Now on the second question, about the Chinese path.

I have already spoken on the Chinese road in the political and social spheres. It would be an agrarian revolution. Concerning the armed struggle it needs to be said that the Chinese did not speak of the armed struggle, they spoke of the armed revolution. They regarded it as partisan war with liberated regions and with an army of liberation. This means that it is necessary to speak of the armed revolution and partisan war and not of armed struggle. The expression ‘armed struggle’ was first mentioned in the Cominform newspapers. The armed struggle signifies more than a partisan war, it means the combination of partisan war of the peasantry and the general strikes and uprisings of the workers. In its scale a partisan war is narrower than an armed struggle. How did the armed revolution in China begin?

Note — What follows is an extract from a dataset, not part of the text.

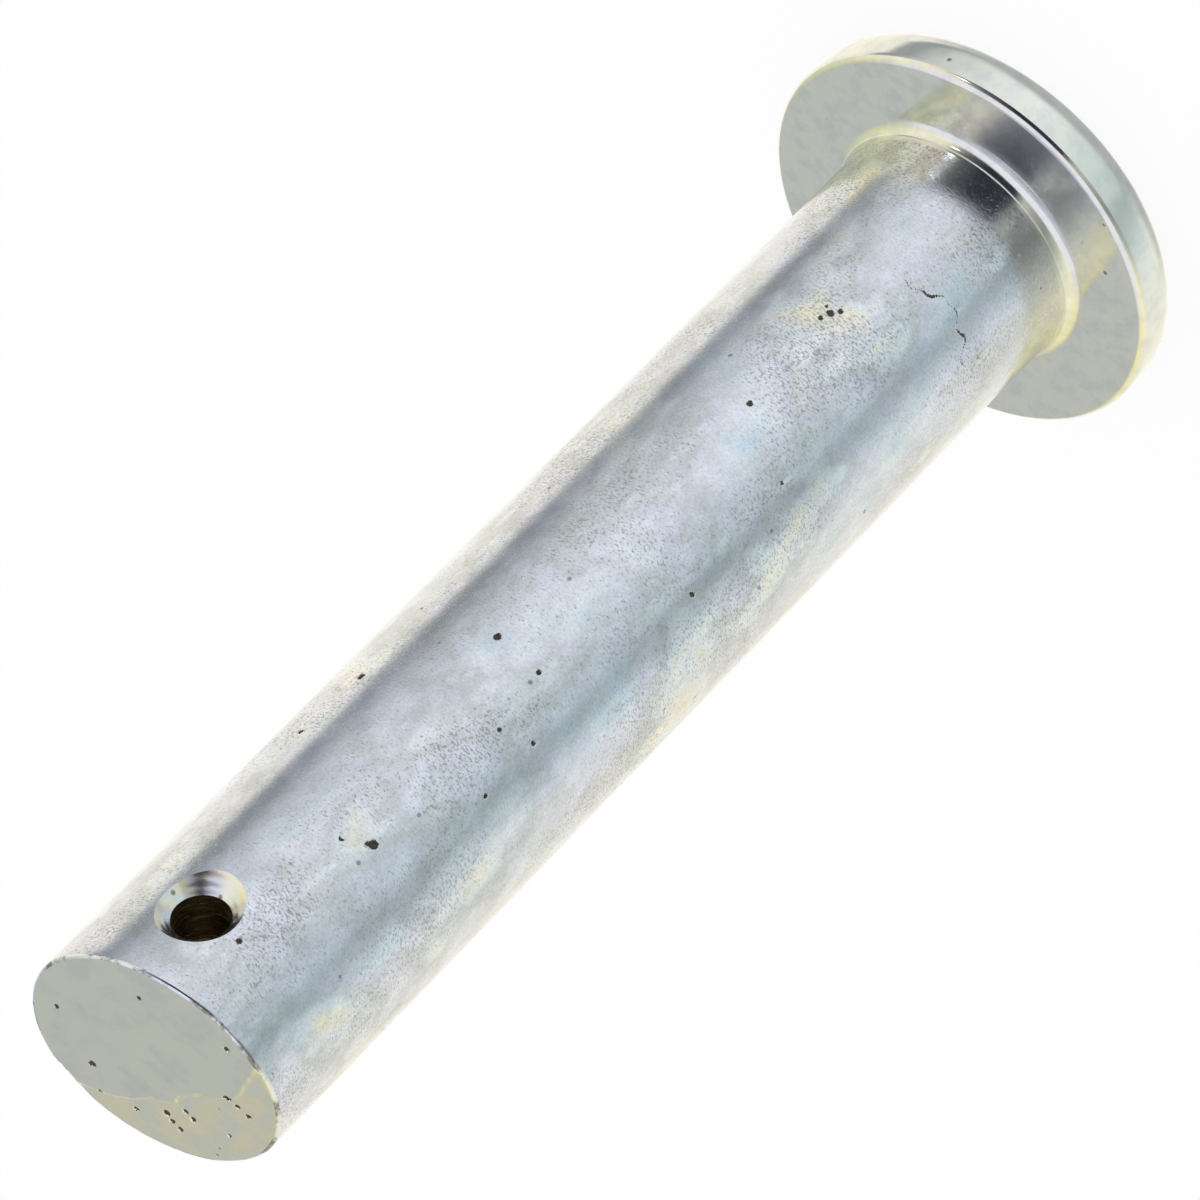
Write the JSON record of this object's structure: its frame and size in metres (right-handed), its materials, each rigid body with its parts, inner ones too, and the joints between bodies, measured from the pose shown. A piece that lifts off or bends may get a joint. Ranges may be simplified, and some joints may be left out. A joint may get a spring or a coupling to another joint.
{
  "type": "clevis pin",
  "caption": "Plain round pin with a flat disc head and a countersunk cross hole for a split pin near its sheared tail, in zinc plated steel.",
  "frame": {"origin": "centre of the head's outer face, which the pin stands on", "axes": "+Z along the shank from the head to the sheared tail; the cross hole runs along Y"},
  "size_m": [0.02, 0.02, 0.0623],
  "materials": {
    "zinc_plated_steel": "zinc plated and clear blue passivated, satin with mottling and fine pits"
  },
  "bodies": {
    "root": {"clevis_pin": "zinc_plated_steel"}
  },
  "joints": []
}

In 1926-27 the Chinese comrades broke with the Guomindangists. They distinguished themselves in a separate camp having prepared an army of 40-50 thousand persons against the Guomingdang. This army was the basis of the partisan war. They hid themselves in the forests and mountains far from the towns and the railways. Of course, wherever the CC of the Chinese Communist Party was there, together with them, the basic cadres were to be found. The Chinese liberation army could not settle down in the towns and it was easy to encircle it. In order not to be encircled and destroyed they left the towns and railways far behind and founded a series of free partisan regions. They were encircled, then they would break out of it, leave behind old liberated regions and create new ones and endeavoured not to do battle. The further they continued, the more the Chinese communists were alienated from the workers and the towns. Mao Zedong did not wish, of course, to break relations with the workers, but the path of partisan war led him to that, and he lost contact with the towns. It was a grievous necessity. At last they were established in Yan’an where they defended themselves for a long period. They called the peasants to themselves, instructed them how to conduct agrarian revolution, expanded their army and transformed it into a serious force. But all the while they did not evade that minus which characterised partisan warfare.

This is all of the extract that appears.